Aujourd’hui plus que hier, et particulièrement depuis la fin du xxe siècle, l’Eglise Catholique fait face à la révélation de nombreux cas d’abus sexuels sur mineurs et autres, commis par des prêtres, des religieux ou des laïcs en mission ecclésiale sur différents continents. Face à tout cela, quelle chance accordons-nous à notre marcher ensemble tout en sachant que la psychologie de la foule peut à tout moment l’emporter sur la conscience d’être Eglise ? C’est ici le lieu des graves réflexions pour nous les consacrés, appelés à être leaders et témoins du Christ au milieu de cette foule. Prenons surtout conscience que nous sommes Une Eglise, une structure qui repose sur des bases solides, où s’entremêlent raison et foi, les deux ailes pour bien voler et atterrir en lieu sûr. Portons-en la marque et défendons-la par la qualité de notre humanité.
Conclusion
 Le marcher ensemble fait peur ! Surtout lorsque le guide disperse, lorsque nous dispersons par des contres témoignages. L’expérience de ce que va être notre marche ensemble ainsi que sa réussite dépendent de notre fidélité à la parole du Maître, de notre fidélité à la motion de l’Esprit Saint. C'est ce que David inculquera à son fils Salomon au soir de sa vie, l'invitant à garder les observances du Seigneur son Dieu, en marchant dans ses chemins :"Tu observeras ses décrets, ses commandements, ses ordonnances et ses édits, selon ce qui est écrit dans la loi de Moïse. Ainsi tu réussiras dans tout ce que tu feras et entreprendras" (1 R 2, 1-4.10-12). Faisons de-même si nous voulons réussir cette marche ensemble.

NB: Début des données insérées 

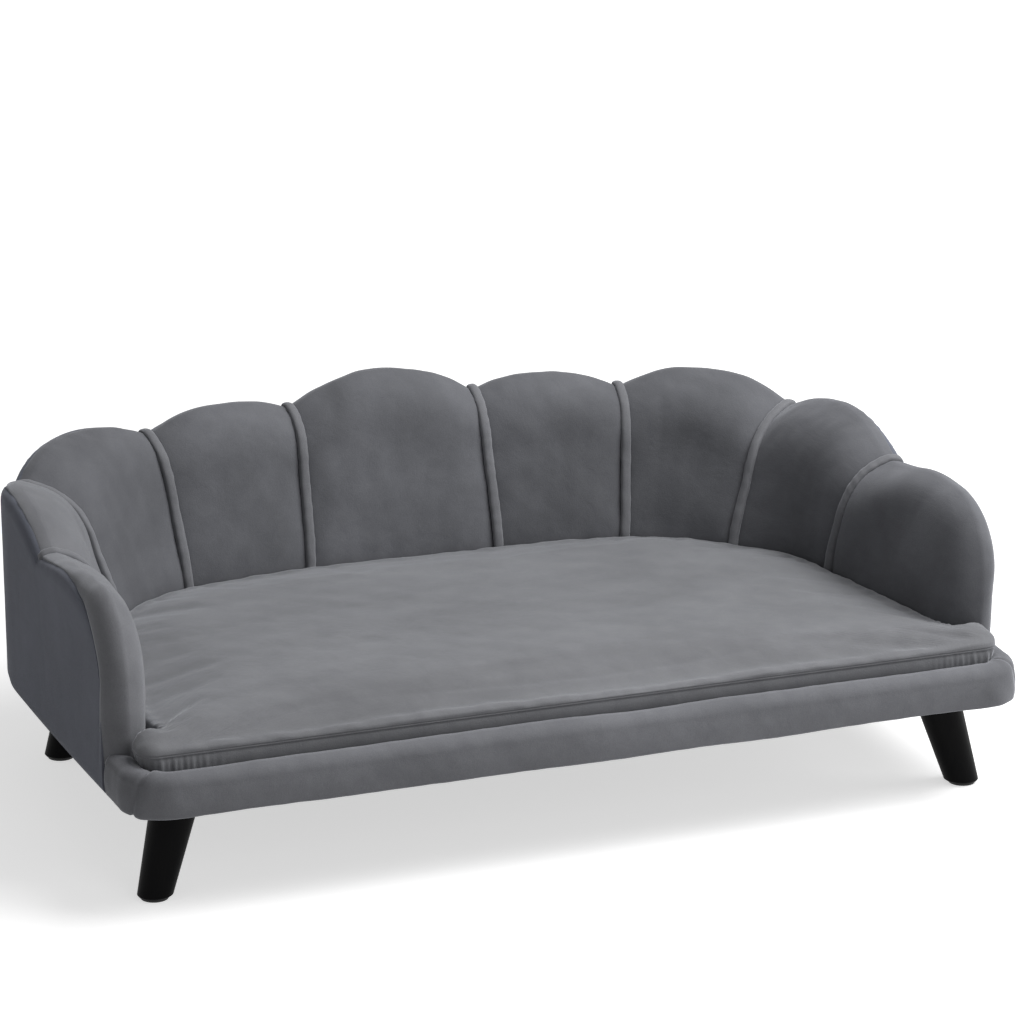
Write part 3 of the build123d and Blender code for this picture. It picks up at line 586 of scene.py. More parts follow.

Aujourd’hui plus que hier, la parole n’est plus écouter. Nous sommes envahis par les « bruits » de la modernité et de la mondanité. Face à tout cela, ne perdons pas de vu que nous avons été créés par et pour Dieu et devons faire de notre existence, une opportunité pour sa gloire et le salut de l’humanité. Amen 
Nous nous excusons de n’être pas à la hauteur d’épuiser toute la problématique dudit sujet. Ceci a été sélectionné l’a été pour que vous croyez que l’Esprit Saint est le protagoniste de notre marche ensemble pour la vie éternelle.